The environment variable with the device your job is assigned to is $CUDA_VISIBLE_DEVICES. For example, if you requested 2 gpus, this variable may be set to “0,1”.

Job arrays

A job array can be specified in a script when submitted using sbatch. For example,

$ sbatch --array=0-15%4 script.sh

would submit script.sh 16 times, with id’s 0 through 15. The %4 is optional and would only allow 4 jobs to run concurrently.

Within script.sh, there are three environment variables that can be used: $SLURM_JOBID is sequential for each job and depends on the queue; $SLURM_ARRAY_JOB_ID is the same for all jobs in the array and equal to the $SLURM_JOBID of the first job; and $SLURM_ARRAY_TASK_ID is equal to the index specified with the array option (which could be for example --array=1,3,5,7 or --array=1-7:2 where 2 is the step size).

To specify slurm stdin, stdout, and stderr files, use %A instead of SLURM_ARRAY_JOB_ID and %a instead of SLURM_ARRAY_TASK_ID. For example:

$ sbatch -o slurm-%A_%a.out --array=0-15%4 script.sh

would output to files named slurm-45_0.out, slurm-46_1.out, slurm-47_2.out, … (assuming 45 is the id of the first job).

Example Script

A simple script to run an MPI job using 24 cores (a single node) would look like this:

#!/bin/bash -l

#SBATCH
#SBATCH --job-name=MyJob
#SBATCH --time=24:0:0
#SBATCH --partition=shared
#SBATCH --nodes=1
# number of tasks (processes) per node
#SBATCH --ntasks-per-node=24
# number of cpus (threads) per task (process)
#SBATCH --cpus-per-task=1
#SBATCH --mail-type=end
#SBATCH --mail-user=userid@jhu.edu

#### load and unload modules you may need
# module unload openmpi/intel
# module load mvapich2/gcc/64/2.0b
module list

#### execute code and write output file to OUT-24log.
# time mpiexec ./code-mvapich.x > OUT-24log
echo "Finished with job $SLURM_JOBID"

#### mpiexec by default launches number of tasks requested

Displaying Jobs

The squeue command will display all jobs that have been submitted to the queues.
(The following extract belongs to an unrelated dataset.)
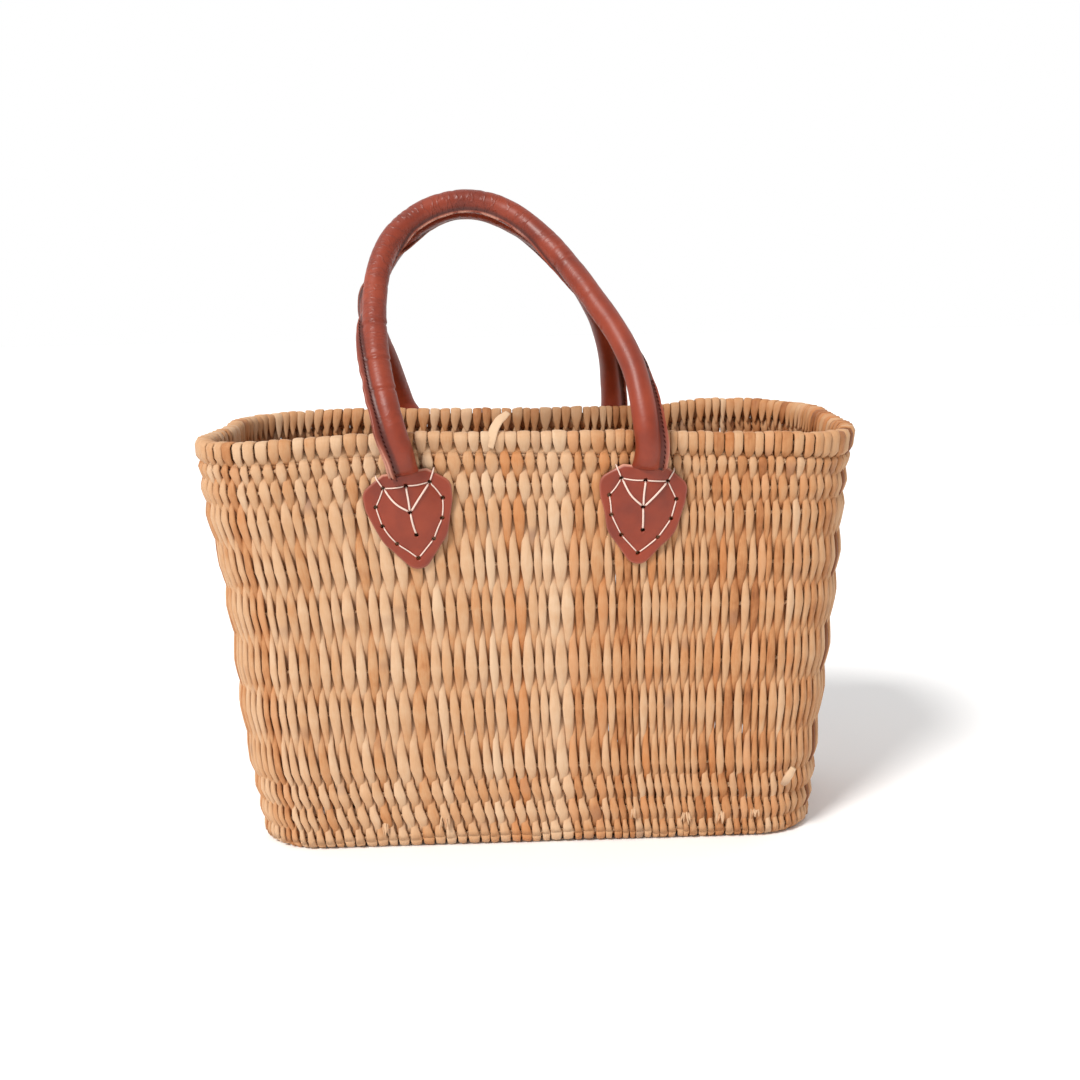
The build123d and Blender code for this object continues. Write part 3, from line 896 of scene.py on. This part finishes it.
def add_patch(name):
    fr = patch_frame(name)
    seed = list(PATCH_TURN).index(name) + 1
    local = random.Random(seed)
    wob = [local.uniform(-0.35, 0.35) for _ in range(6)]
    outline = OUTLINE.copy()
    for i, (u, v) in enumerate(outline):
        a = math.atan2(v + 25, u)
        push = sum(w * math.sin((k + 1) * a + k * 1.7 + seed) for k, w in enumerate(wob))
        outline[i] += unit(np.array([u, v + 25])) * push * 0.8
        outline[i][1] += 1.3 * math.exp(-((u / 9) ** 2)) * (v > -2)
    heart = np.array([0.0, -25.0])
    shares = [0.0, 0.06] + list(np.linspace(0.12, 0.93, 26)) + [0.955, 0.975, 0.99, 1.0]
    verts, faces, raw = [], [], []
    m = len(outline)

    def layer(sign):
        start = len(verts)
        for s in shares[1:]:
            for u, v in heart + (outline - heart) * s:
                h = patch_height(u, v)
                edge = max(0.0, (s - 0.955) / 0.045)
                top_edge = max(0.0, min(1.0, (v + 3.2) / 1.6))
                bevel = (0.5 + 0.7 * top_edge) * edge**1.5
                lift = h + PATCH_THICK - bevel if sign > 0 else h + 0.15 * edge
                verts.append(in_patch(fr, u, v, lift))
                raw.append(edge * (0.22 + 0.78 * top_edge) if sign > 0 else 0.2 + 0.6 * top_edge)
        centre = len(verts)
        h = patch_height(*heart)
        verts.append(in_patch(fr, *heart, h + (PATCH_THICK if sign > 0 else 0)))
        raw.append(0.0)
        rows = len(shares) - 1
        for r in range(rows - 1):
            for i in range(m):
                n = (i + 1) % m
                a, b = start + r * m, start + (r + 1) * m
                quad = (a + i, b + i, b + n, a + n)
                faces.append(quad if sign > 0 else quad[::-1])
        for i in range(m):
            n = (i + 1) % m
            tri = (centre, start + i, start + n)
            faces.append(tri if sign > 0 else tri[::-1])
        return start + (rows - 1) * m

    top_rim, low_rim = layer(1), layer(-1)
    for i in range(m):
        n = (i + 1) % m
        faces.append((top_rim + i, low_rim + i, low_rim + n, top_rim + n))
    none = [0.0] * len(verts)
    attributes = {"raw": raw, "groove_shade": none, "along": none, "ring_x": none, "ring_y": none, "crease": none}
    patch = make_object(f"leather_patch_{name}", verts, faces, [LEATHER], attributes=attributes)
    # punched holes
    cutter = Lofts()
    for u, v in HOLES.values():
        h = patch_height(u, v)
        punch = [in_patch(fr, u, v, at) for at in (h - 1.5, h + 0.5, h + PATCH_THICK + 1.5)]
        cutter.add(round_tube(punch, HOLE_R, 14), {})
    tool = cutter.build("hole_tool", [])
    cut = patch.modifiers.new("holes", "BOOLEAN")
    cut.operation, cut.object, cut.solver = "DIFFERENCE", tool, "EXACT"
    bpy.context.view_layer.update()
    evaluated = patch.evaluated_get(bpy.context.evaluated_depsgraph_get())
    mesh = bpy.data.meshes.new_from_object(evaluated)
    patch.modifiers.clear()
    patch.data = mesh
    bpy.data.objects.remove(tool)
    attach(patch, "basket")
    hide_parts(f"patch_{name}")

    threads = Lofts()

    def surface(u, v):
        return patch_height(u, v) + PATCH_THICK

    for first, second in STITCHES:
        a, b = np.array(HOLES[first]), np.array(HOLES[second])
        d = unit(b - a)
        a, b = a + d * 1.0, b - d * 1.0
        thin = THREAD_R if "middle" not in (first, second) else DOUBLE_THREAD_R
        side = np.array([-d[1], d[0]])
        sag = 1.3 if (first, second) == ("top_left", "middle") else local.uniform(-0.3, 0.3)
        path = []
        for s in np.linspace(0, 1, 15):
            u, v = a + (b - a) * s - side * sag * math.sin(math.pi * s) ** 1.2
            dip = DIP * max(0.0, 1 - min(s, 1 - s) * np.linalg.norm(b - a) / DIP_LENGTH) ** 2
            path.append(in_patch(fr, u, v, surface(u, v) + thin * 0.7 + 0.15 * math.sin(math.pi * s) - dip))
        threads.add(round_tube(path, thin, 7), {})
    for hole, way in (("top_left", (-0.45, 0.9)), ("top_right", (0.45, 0.9))):
        a = np.array(HOLES[hole])
        d = unit(np.array(way))
        path = []
        for s in np.linspace(0, 1, 12):
            u, v = a + d * (1.0 + 6.6 * s)
            over = surface(u, v) + 0.4
            if s >= 0.75:
                over -= 3.4 * ((s - 0.75) / 0.25) ** 1.5
            dip = DIP * max(0.0, 1 - s * 7.2 / DIP_LENGTH) ** 2
            path.append(in_patch(fr, u, v, over - dip))
        threads.add(round_tube(path, LOOSE_THREAD_R, 7), {})
    obj = threads.build(f"thread_{name}", [WHITE_THREAD])
    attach(obj, "basket")
    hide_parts(f"patch_thread_{name}")
    return fr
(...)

The output is usually long due to the large number of jobs running or waiting to be executed. The “sqme” script will show jobs that belong to the user.

$ sqme
Wed Sep 21 11:53:58 2016
JOBID PARTITION NAME USER     STATE   TIME TIME_LIMI NODES NODELIST(REASON)
88791 parallel  Job1 jcombar1 RUNNING 1:22 1:10:00     4   compute[0301-0304]

The columns are self explanatory. TIME indicates the time the job has consumed, TIME_LIMIT the maximum amount of time requested and NODELIST shows the nodes where the job is running.

Submitting/cancelling a Job

Jobs are usually submitted via a script file (see above). The sbatch command is used:

$ sbatch my-script.scr
88791

The number that shows after the script is submitted corresponds to the JobID. It can be used to cancel/kill the job:

$ scancel 88791